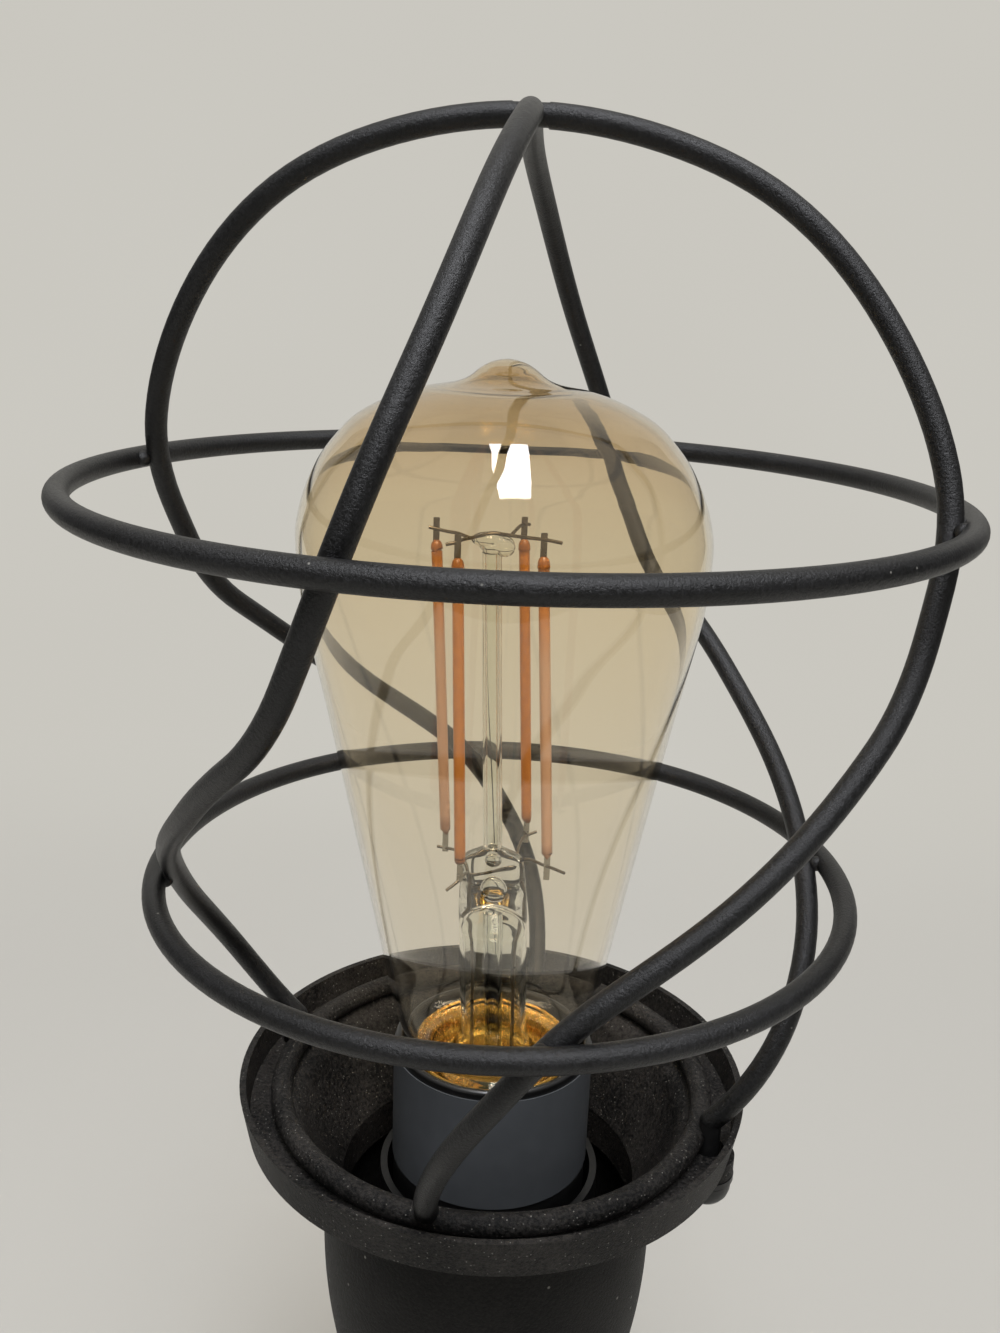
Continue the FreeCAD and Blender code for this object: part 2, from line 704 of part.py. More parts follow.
# Lamp glass
def make_glass():
    wide_r, wide_z = glass_d / 2, upper_ring_z - glass_drop
    points = [(0, wide_z + glass_l * glass_tip_share)]
    points += [(wide_r * share, wide_z + glass_l * up) for share, up in glass_crown_shares]
    points.append((wide_r, wide_z))
    points += [(neck_r + (wide_r - neck_r) * share, wide_z - glass_l * down)
               for share, down in glass_flank_shares]
    outer = smooth(points)
    inside = [(0, points[0][1] - glass_wall)]
    for r, z in points[1:]:
        t = outer.tangentAt(outer.Curve.parameter(Vector(r, 0, z)))
        inside.append((r + t.z * glass_wall, z - t.x * glass_wall))
    neck_z, end_z = cap_top_z + seat_gap, cap_top_z - glass_neck_l
    rest = outline(inside[-1], (neck_r - glass_wall, neck_z - glass_wall), (neck_r - glass_wall, end_z),
                   (neck_r, end_z), (neck_r, neck_z), points[-1])
    edges = [outer, smooth(inside)] + outline(inside[0], points[0]) + rest
    return Part.Face(Part.Wire(Part.sortEdges(edges)[0])).revolve(Vector(0, 0, 0), Vector(0, 0, 1), 360)


# Lamp inside
def make_glass_stem():
    top, low = stem_tube_z, cap_top_z - flare_drop
    r, flare_z = stem_tube_d / 2, cap_top_z + flare_rise
    low_r = neck_r - glass_wall - seat_gap
    out_share, down_share = flare_shares
    mid = (r + (low_r - r) * out_share, flare_z + (low - flare_z) * down_share)
    start, steps = (r, top), [(r, flare_z), ("via", mid, (low_r, low))]
    back = inset_back(outline(start, *steps), -stem_tube_wall)
    return turned(start, *steps, (back[0][0], low), *back[1:-1], (back[-1][0], top))


def make_press():
    low, top = stem_tube_z, press_top_z
    r = stem_tube_d / 2
    cone = turned((0, low), (r, low), (press_top_d / 2, top), (0, top))
    return cone.common(Part.makeBox(stem_tube_d, press_t, top - low, Vector(-r, -press_t / 2, low)))


def filament_spots():
    return [filament_turn_deg + 360 * i / filament_count for i in range(filament_count)]


def make_filaments():
    r, top = filament_circle_d / 2, upper_ring_z - filament_top_drop
    return [Part.makeCylinder(filament_d / 2, filament_l, polar(r, top - filament_l, deg))
            for deg in filament_spots()]


def make_tabs():
    top = upper_ring_z - filament_top_drop
    tabs = []
    for deg in filament_spots():
        for low in (top, top - filament_l - tab_l):
            at = polar(filament_circle_d / 2, low, deg)
            tabs.append(Part.makeBox(tab_w, tab_t, tab_l, at - Vector(tab_w / 2, tab_t / 2, 0)))
    return tabs


def leaned(*solids):
    # The mount stands out of plumb in its neck: each level moves sideways by its height's share
    lean = FreeCAD.Matrix()
    lean.A13 = -mount_lean
    lean.A14 = mount_lean * cap_top_z
    return [solid.transformGeometry(lean) for solid in solids]


def make_supports(hub, hub_r, tab_end, clear_of):
    # Wires from a hub on the axis out to the free ends of the tabs
    wires = []
    for deg in filament_spots():
        end = polar(filament_circle_d / 2, tab_end, deg)
        way = (end - hub).normalize()
        wires.append(bar(hub + way * hub_r, end + way * support_d, support_d).cut(clear_of))
    return wires


os.makedirs("parts", exist_ok=True)

hoop, sides, rings, studs, ends = make_cage()
stud_places = [place for place, way in ends]
gallery = make_gallery(stud_places)
save("hoop", hoop)
save("side_rods", *sides)
save("studs", *studs)
save("upper_ring", rings[0])
save("lower_ring", rings[1])
save("bottom_ring", rings[2])
save("ring_welds", *make_welds(hoop, rings))
for side, place in zip(("left", "right"), stud_places):
    save("nut_" + side, make_nut(place))
    save("nut_washer_" + side, make_nut_washer(place))

washer_z = body_low_z + body_floor_t
nut_z = washer_z + washer_t
spacer_z = nut_z + hex_nut_h
recess_z = pad_top_z + weight_lift + weight_recess_h
save("gallery", gallery)
save("body", make_body())
save("body_washer", tube(washer_d / 2, hole_r, washer_z, nut_z))
save("body_nut", hexagon(nut_across, nut_z, spacer_z, hole_r))
save("spacer", tube(spacer_d / 2, hole_r, spacer_z, cup_low_z))
save("threaded_rod", make_rod())
save("upper_collar", make_collar(upper_collar_d / 2, stem_top_z, upper_collar_h, hole_r))
save("stem", make_stem())
save("lower_collar", make_collar(lower_collar_d / 2, foot_top_z, lower_collar_h, hole_r))
save("foot", make_foot())
save("weight", make_weight())
save("foot_washer", tube(washer_d / 2, hole_r, recess_z - washer_t, recess_z))
save("foot_nut", hexagon(nut_across, recess_z - washer_t - hex_nut_h, recess_z - washer_t, hole_r))
save("pad", tube(foot_r - pad_inset, 0, 0, pad_t))
save("cord_inlet", make_inlet())

label_z = socket_top_z - label_drop
save("cup", make_cup())
save("socket_shell", make_socket_shell())
save("label_sleeve", tube(socket_r + slip_fit + label_t, socket_r + slip_fit, label_z - label_h, label_z))
save("socket_insulator", make_insulator())
save("screw_shell", tube(shell_r + shell_wall, shell_r, insulator_top_z,
                         cap_top_z - cap_collar_h - seat_gap))
save("centre_contact", make_centre_contact())
save("contact_rivet", make_rivet())

tabs = make_tabs()
press = make_press()
exhaust_z = upper_ring_z - exhaust_top_drop
bead_at = Vector(0, 0, exhaust_z)
lead_low_z = cap_top_z - board_drop
filament_top_z = upper_ring_z - filament_top_drop
exhaust = tube(exhaust_d / 2, 0, press_top_z, exhaust_z)
save("glass", make_glass())
save("cap", make_cap())
save("cap_insulator", make_cap_insulator())
save("tip_contact", make_tip_contact())
save("driver_board", make_board())
save("glass_stem", *leaned(make_glass_stem()))
save("press", *leaned(press))
save("exhaust_tube", *leaned(exhaust))
save("bead", *leaned(Part.makeSphere(bead_d / 2, bead_at).cut(exhaust)))
save("filaments", *leaned(*make_filaments()))
save("filament_tabs", *leaned(*tabs))
save("top_supports", *leaned(*make_supports(bead_at, bead_d / 2, filament_top_z + tab_l, tabs)))
save("bottom_supports", *leaned(*make_supports(
    Vector(0, 0, press_top_z), press_top_d / 2 + seat_gap, filament_top_z - filament_l - tab_l, tabs + [press])))
save("lead_wires", *leaned(*[Part.makeCylinder(lead_d / 2, stem_tube_z - lead_low_z, Vector(x, 0, lead_low_z))
                             for x in (-lead_spread / 2, lead_spread / 2)]))
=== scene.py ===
import bpy, bmesh, math
from mathutils import Matrix, Vector


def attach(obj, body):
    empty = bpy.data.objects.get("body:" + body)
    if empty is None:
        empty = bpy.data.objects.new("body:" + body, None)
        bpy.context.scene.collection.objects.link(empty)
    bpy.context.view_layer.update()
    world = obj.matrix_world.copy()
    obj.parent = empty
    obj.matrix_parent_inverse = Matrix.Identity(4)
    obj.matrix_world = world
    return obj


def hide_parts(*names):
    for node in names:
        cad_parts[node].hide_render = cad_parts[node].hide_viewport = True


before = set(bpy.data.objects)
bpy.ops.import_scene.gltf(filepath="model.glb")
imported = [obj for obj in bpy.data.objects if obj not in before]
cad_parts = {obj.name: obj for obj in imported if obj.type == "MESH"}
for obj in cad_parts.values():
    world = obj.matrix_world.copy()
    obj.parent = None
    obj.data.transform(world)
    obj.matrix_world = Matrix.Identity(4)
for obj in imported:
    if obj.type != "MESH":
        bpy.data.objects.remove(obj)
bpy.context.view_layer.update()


# Camera, where the photograph was taken: 192 mm in front of the lamp's axis and 325 mm up,
# looking down, with a slight roll and yaw, and about a 46 mm lens on a 36 mm frame.
image_w, frame_w, focal_px = 1000, 36, 1267.13
camera_place = Vector((0, -0.1918, 0.3252))
camera_pitch, camera_roll, camera_yaw = 0.2899, 0.0387, -0.007
ahead = Vector((math.sin(camera_yaw) * math.cos(camera_pitch),
                math.cos(camera_yaw) * math.cos(camera_pitch), -math.sin(camera_pitch)))
level = Vector((math.cos(camera_yaw), -math.sin(camera_yaw), 0))
upward = level.cross(ahead)
rolled = level * math.cos(camera_roll) + upward * math.sin(camera_roll)
upright = upward * math.cos(camera_roll) - level * math.sin(camera_roll)
camera = bpy.data.objects.new("camera", bpy.data.cameras.new("camera"))
camera.data.sensor_fit = "HORIZONTAL"
camera.data.sensor_width = frame_w
camera.data.lens = frame_w * focal_px / image_w
camera.data.clip_start = 0.01
turn = Matrix((rolled, upright, -ahead)).transposed().to_4x4()
camera.matrix_world = Matrix.Translation(camera_place) @ turn
bpy.context.collection.objects.link(camera)
bpy.context.scene.camera = camera


# Studio: a table covered with seamless paper that sweeps up behind the lamp, a tall window
# panel over the camera, and a plain room, dim at eye level and light towards its ceiling.
def linear(code):
    parts = [int(code[i:i + 2], 16) / 255 for i in (1, 3, 5)]
    return [c / 12.92 if c <= 0.04045 else ((c + 0.055) / 1.055) ** 2.4 for c in parts] + [1]


def add(tree, kind, settings=None, **links):
    # Adds a node. Settings are its own values. Links are values or other nodes' outputs, for
    # the input of that name, or of that number after an i
    node = tree.nodes.new(kind)
    for key, value in (settings or {}).items():
        setattr(node, key, value)
    for key, value in links.items():
        numbered = key[1:].isdigit()
        socket = node.inputs[int(key[1:])] if numbered else node.inputs[key.replace("_", " ")]
        if isinstance(value, bpy.types.NodeSocket):
            tree.links.new(value, socket)
        else:
            socket.default_value = value
    return node


def new_material(name):
    material = bpy.data.materials.new(name)
    material.use_nodes = True
    tree = material.node_tree
    tree.nodes.clear()
    return material, tree


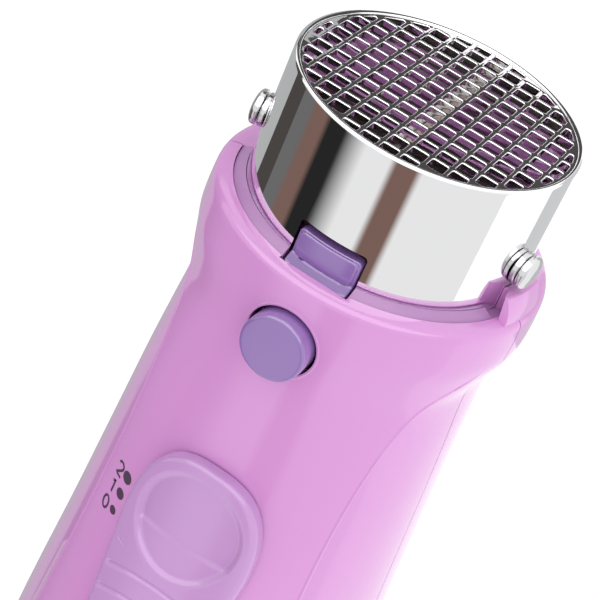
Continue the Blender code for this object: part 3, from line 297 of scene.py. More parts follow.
INK = surface("grey_purple_ink", (0.075, 0.046, 0.085), 0.35, vary=0.05)
# The shell's pink at about half brightness, for the sleeve deep inside the outlet: painted shade.
SLEEVE_PAINTED_SHADE = surface("sleeve_pink_painted_shade", (0.34, 0.13, 0.32), 0.3, vary=0.05)
STUD_METAL = surface("stud_metal", (0.70, 0.70, 0.71), 0.14, 1.0, vary=0.03, spread=0.03)
# Near-black finish of the band inside the barrel: painted shade for the dark reflection on the chrome's
# inner wall.
BAND_PAINTED_SHADE = surface("band_painted_shade", (0.035, 0.028, 0.024), 0.35, vary=0.08)


def plain(name, colour, strength):
    """An even light colour for studio cards."""
    nodes = Nodes(name)
    nodes.glow(strength).default_value = (*colour, 1.0)
    return nodes.material


# ---- mesh helpers ----


def place(name, mesh):
    obj = bpy.data.objects.new(name, mesh)
    bpy.context.scene.collection.objects.link(obj)
    return obj


def solid(name, bm, sharp=32):
    bmesh.ops.recalc_face_normals(bm, faces=bm.faces)
    mesh = bpy.data.meshes.new(name)
    bm.to_mesh(mesh)
    bm.free()
    smooth(mesh, sharp)
    return place(name, mesh)


def smooth(mesh, sharp=32):
    mesh.shade_smooth()
    mesh.set_sharp_from_angle(angle=math.radians(sharp))


def applied(obj):
    """Turns the object's modifiers into its mesh."""
    bpy.context.view_layer.update()
    graph = bpy.context.evaluated_depsgraph_get()
    mesh = bpy.data.meshes.new_from_object(obj.evaluated_get(graph))
    obj.modifiers.clear()
    obj.data = mesh
    return obj


def boolean(obj, other, operation="DIFFERENCE", sharp=32):
    mod = obj.modifiers.new("shape", "BOOLEAN")
    mod.operation = operation
    mod.object = other
    mod.solver = "EXACT"
    applied(obj)
    bpy.data.objects.remove(other)
    smooth(obj.data, sharp)
    return obj


def soften(obj, width, segments=3, angle=40):
    mod = obj.modifiers.new("soften", "BEVEL")
    mod.width = width * MM
    mod.segments = segments
    mod.limit_method = "ANGLE"
    mod.angle_limit = math.radians(angle)
    applied(obj)
    smooth(obj.data, 50)
    return obj


def bridge(bm, one, other):
    """A ring of faces between two closed rows of vertices."""
    for i in range(len(one)):
        k = (i + 1) % len(one)
        bm.faces.new((one[i], one[k], other[k], other[i]))


def capped(name, rows, sharp=32):
    """A solid through rows of points, closed at its first and last row."""
    bm = bmesh.new()
    rings = [[bm.verts.new(point) for point in row] for row in rows]
    for one, other in zip(rings, rings[1:]):
        bridge(bm, one, other)
    bm.faces.new(rings[0])
    bm.faces.new(list(reversed(rings[-1])))
    return solid(name, bm, sharp)


def box(x, s, z):
    bm = bmesh.new()
    low, high = world(x[0], s[0], z[0]), world(x[1], s[1], z[1])
    size = Matrix.Diagonal((*(high - low), 1.0))
    bmesh.ops.create_cube(bm, size=1.0, matrix=Matrix.Translation((low + high) / 2) @ size)
    return solid("box", bm)


def rod(start, end, radius, segments=32):
    bm = bmesh.new()
    span = end - start
    turn = span.to_track_quat("Z", "Y").to_matrix().to_4x4()
    matrix = Matrix.Translation((start + end) / 2) @ turn
    bmesh.ops.create_cone(
        bm,
        cap_ends=True,
        segments=segments,
        radius1=radius * MM,
        radius2=radius * MM,
        depth=span.length,
        matrix=matrix,
    )
    return solid("rod", bm)


def turned(name, profile, segments=96, at=None, out=None, sharp=40):
    """A closed (radius, distance) profile turned about an axis through `at`, along `out`."""
    bm = bmesh.new()
    at = world(0, 0, 0) if at is None else at
    out = Vector((0, 1, 0)) if out is None else out
    frame_of = Matrix.Translation(at) @ out.to_track_quat("Z", "Y").to_matrix().to_4x4()
    rings = []
    for radius, distance in profile:
        if radius <= 0:
            rings.append([bm.verts.new(frame_of @ Vector((0, 0, distance * MM)))])
            continue
        ring = []
        for i in range(segments):
            turn = math.tau * i / segments
            spot = Vector((radius * math.cos(turn), radius * math.sin(turn), distance)) * MM
            ring.append(bm.verts.new(frame_of @ spot))
        rings.append(ring)
    for low, high in zip(rings, rings[1:] + rings[:1]):
        if len(low) == 1 and len(high) == 1:
            continue
        for i in range(segments):
            k = (i + 1) % segments
            corners = [low[i % len(low)], low[k % len(low)], high[k % len(high)], high[i % len(high)]]
            bm.faces.new(list(dict.fromkeys(corners)))
    return solid(name, bm, sharp)


def arc(centre, radius, start, end, steps):
    """Points of an arc in a (radius, distance) profile; angles in degrees."""
    made = []
    for i in range(steps + 1):
        turn = math.radians(start + (end - start) * i / steps)
        made.append((centre[0] + radius * math.cos(turn), centre[1] + radius * math.sin(turn)))
    return made


def finish(obj, body, slot, *nodes, look=None):
    """Gives a piece its finish and ties it to its body and the CAD nodes that it stands for."""
    obj.data.materials.clear()
    obj.data.materials.append(look or LOOKS[slot])
    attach(obj, body)
    if nodes:
        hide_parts(*nodes)
    return obj


# ---- the handle's surface ----


def ease(t):
    t = min(1.0, max(0.0, t))
    return t * t * (3 - 2 * t)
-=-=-
## WRITTEN INSTRUCTION:
From the first line of the data above to the line holding "return [filament_turn_deg +", reproduce each line exactly; emit no other lines.

## THE SOLUTION:
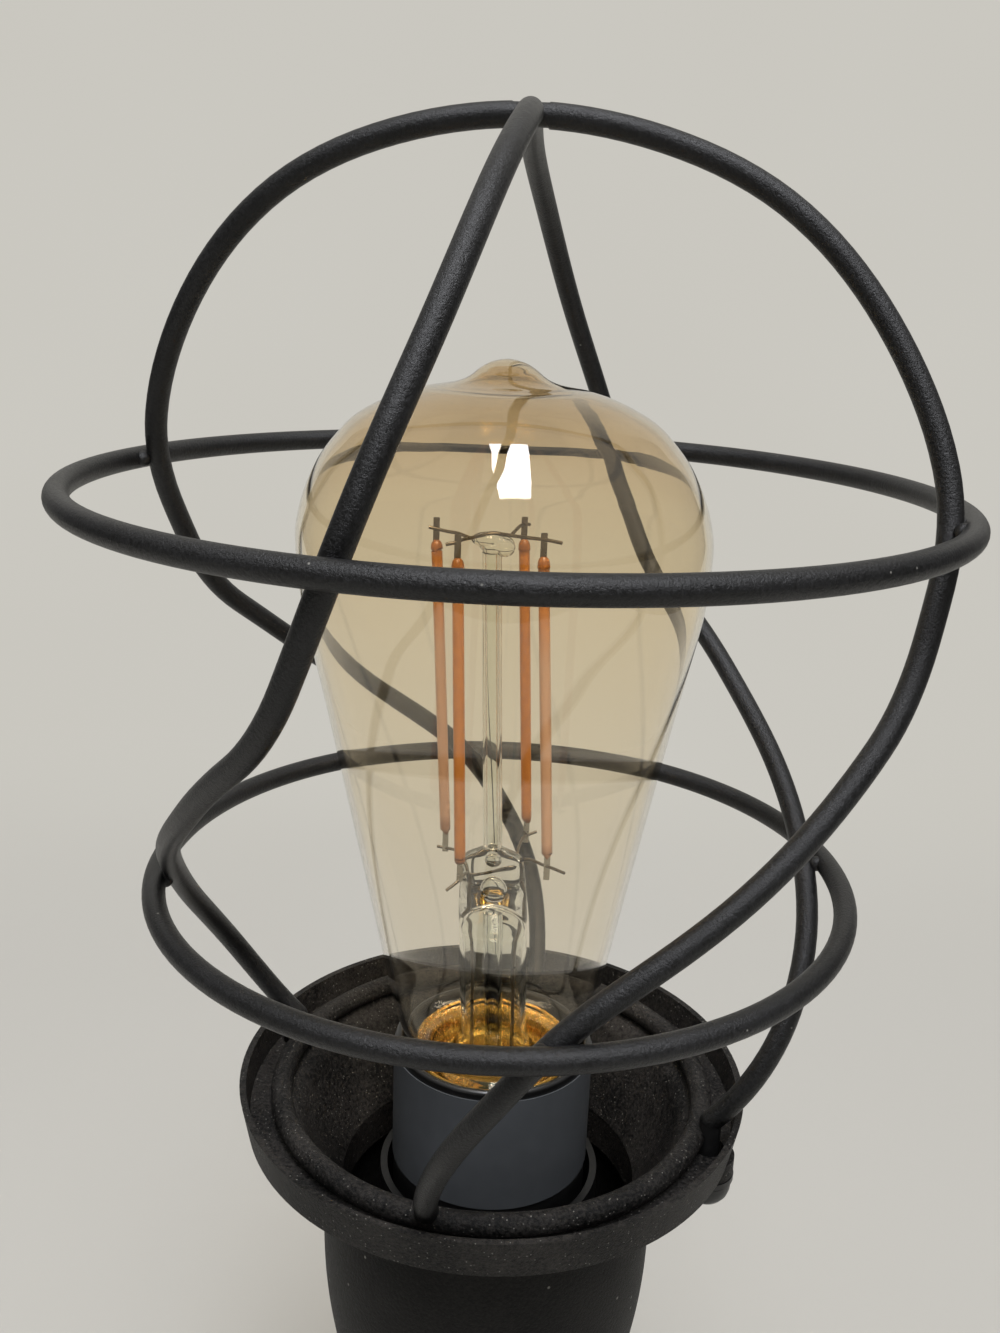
Continue the FreeCAD and Blender code for this object: part 2, from line 704 of part.py. More parts follow.
# Lamp glass
def make_glass():
    wide_r, wide_z = glass_d / 2, upper_ring_z - glass_drop
    points = [(0, wide_z + glass_l * glass_tip_share)]
    points += [(wide_r * share, wide_z + glass_l * up) for share, up in glass_crown_shares]
    points.append((wide_r, wide_z))
    points += [(neck_r + (wide_r - neck_r) * share, wide_z - glass_l * down)
               for share, down in glass_flank_shares]
    outer = smooth(points)
    inside = [(0, points[0][1] - glass_wall)]
    for r, z in points[1:]:
        t = outer.tangentAt(outer.Curve.parameter(Vector(r, 0, z)))
        inside.append((r + t.z * glass_wall, z - t.x * glass_wall))
    neck_z, end_z = cap_top_z + seat_gap, cap_top_z - glass_neck_l
    rest = outline(inside[-1], (neck_r - glass_wall, neck_z - glass_wall), (neck_r - glass_wall, end_z),
                   (neck_r, end_z), (neck_r, neck_z), points[-1])
    edges = [outer, smooth(inside)] + outline(inside[0], points[0]) + rest
    return Part.Face(Part.Wire(Part.sortEdges(edges)[0])).revolve(Vector(0, 0, 0), Vector(0, 0, 1), 360)


# Lamp inside
def make_glass_stem():
    top, low = stem_tube_z, cap_top_z - flare_drop
    r, flare_z = stem_tube_d / 2, cap_top_z + flare_rise
    low_r = neck_r - glass_wall - seat_gap
    out_share, down_share = flare_shares
    mid = (r + (low_r - r) * out_share, flare_z + (low - flare_z) * down_share)
    start, steps = (r, top), [(r, flare_z), ("via", mid, (low_r, low))]
    back = inset_back(outline(start, *steps), -stem_tube_wall)
    return turned(start, *steps, (back[0][0], low), *back[1:-1], (back[-1][0], top))


def make_press():
    low, top = stem_tube_z, press_top_z
    r = stem_tube_d / 2
    cone = turned((0, low), (r, low), (press_top_d / 2, top), (0, top))
    return cone.common(Part.makeBox(stem_tube_d, press_t, top - low, Vector(-r, -press_t / 2, low)))


def filament_spots():
    return [filament_turn_deg + 360 * i / filament_count for i in range(filament_count)]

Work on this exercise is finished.